Only the lines between the line with "foot_pad(front_foot_place, front_splay, front_tilt))" and the line with "for node in", together with those two lines themselves, are to be copied exactly.

* **Given data**
#####

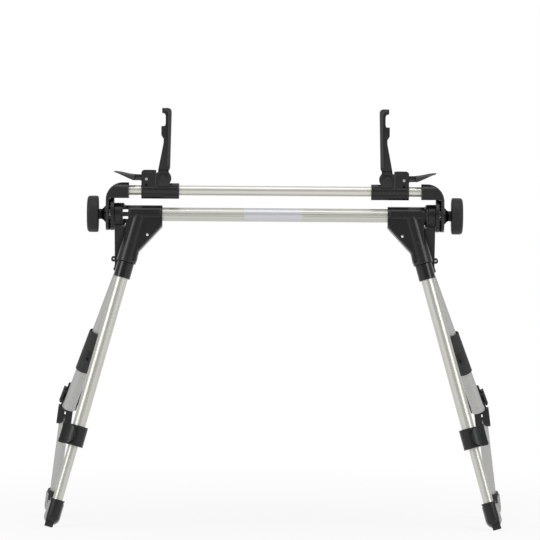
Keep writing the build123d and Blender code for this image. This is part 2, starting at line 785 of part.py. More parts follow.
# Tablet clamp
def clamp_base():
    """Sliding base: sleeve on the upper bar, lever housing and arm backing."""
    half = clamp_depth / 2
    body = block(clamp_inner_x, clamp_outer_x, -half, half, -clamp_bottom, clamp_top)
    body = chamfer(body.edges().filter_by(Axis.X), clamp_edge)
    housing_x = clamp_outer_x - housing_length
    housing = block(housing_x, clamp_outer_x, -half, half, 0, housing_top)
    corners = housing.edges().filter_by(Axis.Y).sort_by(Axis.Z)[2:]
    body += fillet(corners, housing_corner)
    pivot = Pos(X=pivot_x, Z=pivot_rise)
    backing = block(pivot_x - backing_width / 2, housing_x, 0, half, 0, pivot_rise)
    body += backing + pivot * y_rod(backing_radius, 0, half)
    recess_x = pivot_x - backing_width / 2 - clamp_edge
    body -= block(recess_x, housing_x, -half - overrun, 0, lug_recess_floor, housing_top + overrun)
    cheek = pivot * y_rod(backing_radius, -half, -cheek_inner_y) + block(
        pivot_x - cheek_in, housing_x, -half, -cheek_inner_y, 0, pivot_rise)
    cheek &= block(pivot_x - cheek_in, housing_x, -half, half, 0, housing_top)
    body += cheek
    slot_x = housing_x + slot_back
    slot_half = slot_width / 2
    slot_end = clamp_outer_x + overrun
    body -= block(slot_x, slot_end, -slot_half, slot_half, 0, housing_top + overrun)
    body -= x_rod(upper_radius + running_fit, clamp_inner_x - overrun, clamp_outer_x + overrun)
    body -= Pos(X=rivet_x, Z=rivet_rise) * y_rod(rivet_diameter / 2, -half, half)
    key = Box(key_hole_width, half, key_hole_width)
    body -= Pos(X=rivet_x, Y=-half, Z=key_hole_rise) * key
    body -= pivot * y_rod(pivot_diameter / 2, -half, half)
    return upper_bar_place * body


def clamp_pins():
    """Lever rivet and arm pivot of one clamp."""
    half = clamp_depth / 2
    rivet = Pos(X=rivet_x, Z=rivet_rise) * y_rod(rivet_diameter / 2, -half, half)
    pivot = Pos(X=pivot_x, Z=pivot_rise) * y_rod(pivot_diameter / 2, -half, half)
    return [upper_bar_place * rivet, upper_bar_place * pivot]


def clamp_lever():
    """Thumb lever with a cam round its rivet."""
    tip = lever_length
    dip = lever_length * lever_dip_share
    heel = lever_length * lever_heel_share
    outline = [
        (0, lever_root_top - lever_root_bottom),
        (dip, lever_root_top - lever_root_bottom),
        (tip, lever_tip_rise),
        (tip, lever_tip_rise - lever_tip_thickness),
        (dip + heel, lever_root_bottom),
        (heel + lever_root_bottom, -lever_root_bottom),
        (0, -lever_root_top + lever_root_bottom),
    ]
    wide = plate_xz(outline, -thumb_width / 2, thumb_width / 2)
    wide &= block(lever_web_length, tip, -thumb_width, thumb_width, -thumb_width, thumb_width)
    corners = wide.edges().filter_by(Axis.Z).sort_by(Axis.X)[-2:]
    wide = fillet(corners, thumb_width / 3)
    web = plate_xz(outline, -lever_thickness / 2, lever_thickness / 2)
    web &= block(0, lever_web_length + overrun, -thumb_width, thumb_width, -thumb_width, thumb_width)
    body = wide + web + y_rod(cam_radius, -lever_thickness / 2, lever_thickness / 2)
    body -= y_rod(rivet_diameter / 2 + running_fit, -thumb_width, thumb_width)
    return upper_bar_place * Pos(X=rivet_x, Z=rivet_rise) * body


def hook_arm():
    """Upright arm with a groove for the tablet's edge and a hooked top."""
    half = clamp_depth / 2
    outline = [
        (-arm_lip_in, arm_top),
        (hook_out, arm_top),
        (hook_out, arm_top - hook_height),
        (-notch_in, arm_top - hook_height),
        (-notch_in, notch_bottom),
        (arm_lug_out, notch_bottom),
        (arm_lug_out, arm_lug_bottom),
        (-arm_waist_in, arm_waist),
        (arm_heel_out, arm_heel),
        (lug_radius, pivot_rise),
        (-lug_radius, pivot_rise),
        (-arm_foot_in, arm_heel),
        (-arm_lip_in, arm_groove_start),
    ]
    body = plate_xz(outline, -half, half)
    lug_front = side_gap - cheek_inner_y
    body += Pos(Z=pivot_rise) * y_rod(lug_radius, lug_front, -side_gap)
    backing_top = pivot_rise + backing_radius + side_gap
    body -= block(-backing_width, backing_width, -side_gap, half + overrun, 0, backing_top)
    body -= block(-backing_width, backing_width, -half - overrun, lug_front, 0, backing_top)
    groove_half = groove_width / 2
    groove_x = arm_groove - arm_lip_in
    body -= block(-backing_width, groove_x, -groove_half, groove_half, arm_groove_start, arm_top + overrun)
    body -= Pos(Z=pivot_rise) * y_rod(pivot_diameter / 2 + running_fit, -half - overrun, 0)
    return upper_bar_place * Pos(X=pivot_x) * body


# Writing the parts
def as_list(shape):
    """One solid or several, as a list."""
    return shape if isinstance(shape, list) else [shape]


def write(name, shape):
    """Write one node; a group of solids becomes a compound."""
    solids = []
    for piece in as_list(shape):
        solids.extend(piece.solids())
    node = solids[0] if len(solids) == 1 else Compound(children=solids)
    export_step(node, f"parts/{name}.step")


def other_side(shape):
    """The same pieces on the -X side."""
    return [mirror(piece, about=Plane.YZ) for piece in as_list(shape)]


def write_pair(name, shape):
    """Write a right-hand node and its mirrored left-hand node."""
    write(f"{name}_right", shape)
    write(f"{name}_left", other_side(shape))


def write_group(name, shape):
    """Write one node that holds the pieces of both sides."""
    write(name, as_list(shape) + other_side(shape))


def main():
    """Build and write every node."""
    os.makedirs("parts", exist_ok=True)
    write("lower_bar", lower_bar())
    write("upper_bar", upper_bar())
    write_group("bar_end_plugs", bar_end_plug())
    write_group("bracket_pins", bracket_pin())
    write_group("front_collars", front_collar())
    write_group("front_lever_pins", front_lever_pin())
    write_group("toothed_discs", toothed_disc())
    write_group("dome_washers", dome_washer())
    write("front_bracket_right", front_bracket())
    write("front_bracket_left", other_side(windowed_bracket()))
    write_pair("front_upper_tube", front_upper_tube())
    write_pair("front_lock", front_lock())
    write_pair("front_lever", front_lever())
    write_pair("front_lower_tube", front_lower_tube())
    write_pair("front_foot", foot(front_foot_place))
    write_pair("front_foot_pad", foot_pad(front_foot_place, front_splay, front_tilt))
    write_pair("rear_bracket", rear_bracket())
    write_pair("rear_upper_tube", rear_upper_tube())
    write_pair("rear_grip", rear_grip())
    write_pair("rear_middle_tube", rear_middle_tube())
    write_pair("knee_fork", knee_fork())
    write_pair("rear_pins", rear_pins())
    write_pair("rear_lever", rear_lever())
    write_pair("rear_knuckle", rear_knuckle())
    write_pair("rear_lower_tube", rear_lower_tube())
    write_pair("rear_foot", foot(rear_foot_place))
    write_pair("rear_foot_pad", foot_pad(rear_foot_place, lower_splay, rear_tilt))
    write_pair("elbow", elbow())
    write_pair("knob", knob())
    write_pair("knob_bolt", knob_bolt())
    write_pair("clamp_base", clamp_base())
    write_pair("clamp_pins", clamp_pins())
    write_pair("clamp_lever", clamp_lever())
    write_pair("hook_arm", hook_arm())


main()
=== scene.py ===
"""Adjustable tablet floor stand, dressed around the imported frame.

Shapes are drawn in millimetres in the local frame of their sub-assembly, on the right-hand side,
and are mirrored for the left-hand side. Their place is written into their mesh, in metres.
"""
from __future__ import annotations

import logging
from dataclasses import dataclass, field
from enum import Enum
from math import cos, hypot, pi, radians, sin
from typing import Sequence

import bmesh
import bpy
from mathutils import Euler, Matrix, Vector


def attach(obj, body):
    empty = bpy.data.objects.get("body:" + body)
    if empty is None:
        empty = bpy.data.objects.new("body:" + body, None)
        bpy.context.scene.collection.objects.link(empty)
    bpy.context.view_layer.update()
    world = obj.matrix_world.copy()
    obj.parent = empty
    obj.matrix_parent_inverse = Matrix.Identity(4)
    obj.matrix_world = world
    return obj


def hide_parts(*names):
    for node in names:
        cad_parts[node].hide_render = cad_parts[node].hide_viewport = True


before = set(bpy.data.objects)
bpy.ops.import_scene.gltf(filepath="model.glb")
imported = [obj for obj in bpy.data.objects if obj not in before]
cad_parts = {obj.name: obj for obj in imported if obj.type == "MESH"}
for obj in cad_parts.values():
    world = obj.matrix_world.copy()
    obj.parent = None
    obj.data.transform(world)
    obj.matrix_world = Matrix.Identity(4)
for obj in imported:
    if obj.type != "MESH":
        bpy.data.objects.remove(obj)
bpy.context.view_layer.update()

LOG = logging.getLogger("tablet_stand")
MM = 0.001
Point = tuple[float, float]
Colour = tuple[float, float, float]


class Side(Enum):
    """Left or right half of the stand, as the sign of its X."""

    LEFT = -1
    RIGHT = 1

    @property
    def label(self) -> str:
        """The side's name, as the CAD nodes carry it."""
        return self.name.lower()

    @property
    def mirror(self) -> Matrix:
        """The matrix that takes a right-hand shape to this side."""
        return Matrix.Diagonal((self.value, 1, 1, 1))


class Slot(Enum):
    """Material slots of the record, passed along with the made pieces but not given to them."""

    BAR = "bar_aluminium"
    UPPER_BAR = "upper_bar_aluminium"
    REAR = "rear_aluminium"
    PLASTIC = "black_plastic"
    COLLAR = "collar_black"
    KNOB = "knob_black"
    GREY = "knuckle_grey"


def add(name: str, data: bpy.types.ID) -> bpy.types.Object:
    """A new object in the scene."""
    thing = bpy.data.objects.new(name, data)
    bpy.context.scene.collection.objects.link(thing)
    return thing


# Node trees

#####

* **Complete response**
    write_pair("front_foot_pad", foot_pad(front_foot_place, front_splay, front_tilt))
    write_pair("rear_bracket", rear_bracket())
    write_pair("rear_upper_tube", rear_upper_tube())
    write_pair("rear_grip", rear_grip())
    write_pair("rear_middle_tube", rear_middle_tube())
    write_pair("knee_fork", knee_fork())
    write_pair("rear_pins", rear_pins())
    write_pair("rear_lever", rear_lever())
    write_pair("rear_knuckle", rear_knuckle())
    write_pair("rear_lower_tube", rear_lower_tube())
    write_pair("rear_foot", foot(rear_foot_place))
    write_pair("rear_foot_pad", foot_pad(rear_foot_place, lower_splay, rear_tilt))
    write_pair("elbow", elbow())
    write_pair("knob", knob())
    write_pair("knob_bolt", knob_bolt())
    write_pair("clamp_base", clamp_base())
    write_pair("clamp_pins", clamp_pins())
    write_pair("clamp_lever", clamp_lever())
    write_pair("hook_arm", hook_arm())


main()
=== scene.py ===
"""Adjustable tablet floor stand, dressed around the imported frame.

Shapes are drawn in millimetres in the local frame of their sub-assembly, on the right-hand side,
and are mirrored for the left-hand side. Their place is written into their mesh, in metres.
"""
from __future__ import annotations

import logging
from dataclasses import dataclass, field
from enum import Enum
from math import cos, hypot, pi, radians, sin
from typing import Sequence

import bmesh
import bpy
from mathutils import Euler, Matrix, Vector


def attach(obj, body):
    empty = bpy.data.objects.get("body:" + body)
    if empty is None:
        empty = bpy.data.objects.new("body:" + body, None)
        bpy.context.scene.collection.objects.link(empty)
    bpy.context.view_layer.update()
    world = obj.matrix_world.copy()
    obj.parent = empty
    obj.matrix_parent_inverse = Matrix.Identity(4)
    obj.matrix_world = world
    return obj


def hide_parts(*names):
    for node in names:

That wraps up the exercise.